I am from WA. Where is she located...?


----------



## lottsagoats (Dec 10, 2012)

You probably can't get them registered experimental, but if they look close to one of the breeds you can get the recorded as grade/native on appearance for whatever breed they look closest to and breed up from there.


----------



## goathiker (Apr 14, 2011)

Are you talking about St Johnes Creamery? Be very careful and research the bloodlines well. There are not many "top" Oberhasli bloodlines. They tend to be very inbred and have many udder problems. I love the breed, I couldn't handle the culling anymore.


----------



## janeen128 (Dec 31, 2012)

goathiker said:


> Are you talking about St Johnes Creamery? Be very careful and research the bloodlines well. There are not many "top" Oberhasli bloodlines. They tend to be very inbred and have many udder problems. I love the breed, I couldn't handle the culling anymore.


I am actually... The weird thing is that Charlie's (oberhasli buckling) parents are from there. I actually got him in Roy.. That is what I am most concerned with... Inbreeding him to a close relative... Thanks for the heads up... I found some 8 week old does one is Lamancha, and the other is mixed Nubian/Lamancha that I'm considering getting instead.... At least I might be able to breed later in the season if I want to. Just waiting to hear back from them.... I haven't had to cull yet, and I'm dreading the day that I have too..


----------



## goathiker (Apr 14, 2011)

There are not many lines of Obers actually. What do you want from your goats? I will have a whole crop of kids this next year. I am totally willing to help someone get started...


----------



## ksalvagno (Oct 6, 2009)

If you would want to transport goats, Tom Rucker of Buttin' Heads has some nice Oberhasli. He is in Ohio not far from where I live.


----------



## janeen128 (Dec 31, 2012)

goathiker said:


> There are not many lines of Obers actually. What do you want from your goats? I will have a whole crop of kids this next year. I am totally willing to help someone get started...


I just want good brush eaters, milk, and I have to admit pets... All mine are spoiled... I'm looking into a possibility of starting a Dairy business, but that will most likely take 1 year or 2 to finish, if I decide to go that route.. It will most likely be too much of a pain, but I like the possibility. I just love the markings on oberhasli's, and my 1year old wethers are the sweetest guys... I'm also wanting Alpines as well, again because of their markings...


----------



## goathiker (Apr 14, 2011)

How about something like this?


----------



## janeen128 (Dec 31, 2012)

goathiker said:


> How about something like this?


Cute!! Yes what breed is he or she?

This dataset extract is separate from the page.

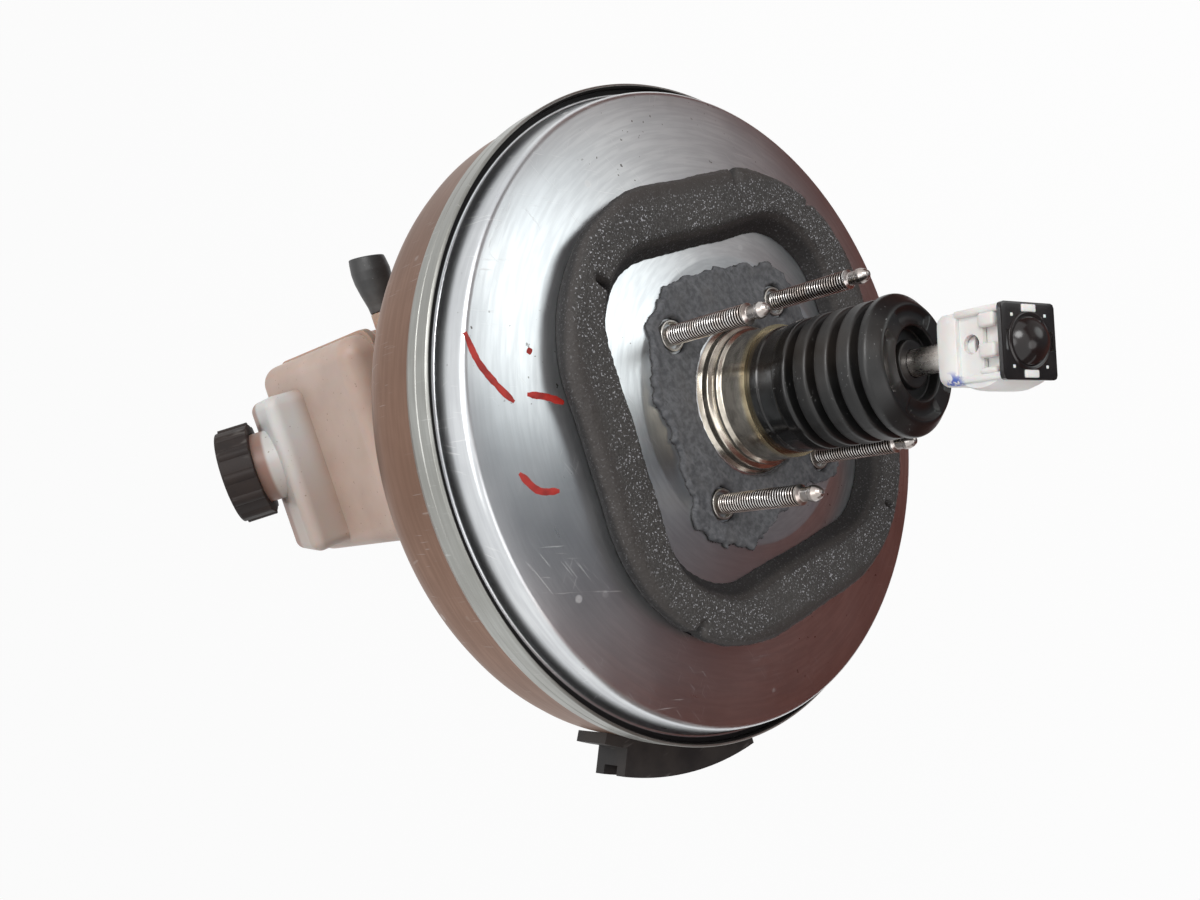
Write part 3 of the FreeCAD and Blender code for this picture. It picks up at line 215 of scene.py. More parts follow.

Beautiful markings


----------



## goathiker (Apr 14, 2011)

She is 75% Alpine 25% Nubian. She has many good lines and should milk very well. I am keeping her though. 

I was so happy with this breeding, I will be repeating it this year. You are welcome to all the doe kids for the cost of Health Certificates and some gas money. There is a possibility of moon spots from one dam. They will be fully registered and could be shown. 
My bucks dam milked 16lbs a day as a 2 year old first freshener.


----------



## janeen128 (Dec 31, 2012)

goathiker said:


> She is 75% Alpine 25% Nubian. She has many good lines and should milk very well. I am keeping her though.
> 
> I was so happy with this breeding, I will be repeating it this year. You are welcome to all the doe kids for the cost of Health Certificates and some gas money. There is a possibility of moon spots from one dam. They will be fully registered and could be shown.
> My bucks dam milked 16lbs a day as a 2 year old first freshener.


Cool, I am interested.. Don't blame you for keeping her Let me know when kidding season begins etc.....


----------



## goathiker (Apr 14, 2011)

Here's something to play with.

Sire's pedigree http://adgagenetics.org/GoatDetail.aspx?RegNumber=A001584692

Nubian Grandfather http://adgagenetics.org/GoatDetail.aspx?RegNumber=N001309513

One Alpine Grandmother http://adgagenetics.org/GoatDetail.aspx?RegNumber=A001432422

The other Alpine grandmother http://adgagenetics.org/GoatDetail.aspx?RegNumber=A001465000

Two different experimental does. Their mothers were sisters

Sire's dam's udder


----------



## janeen128 (Dec 31, 2012)

Wow!!!


----------



## goatgirl16 (Nov 21, 2012)

Wow that's just amazing!!!


----------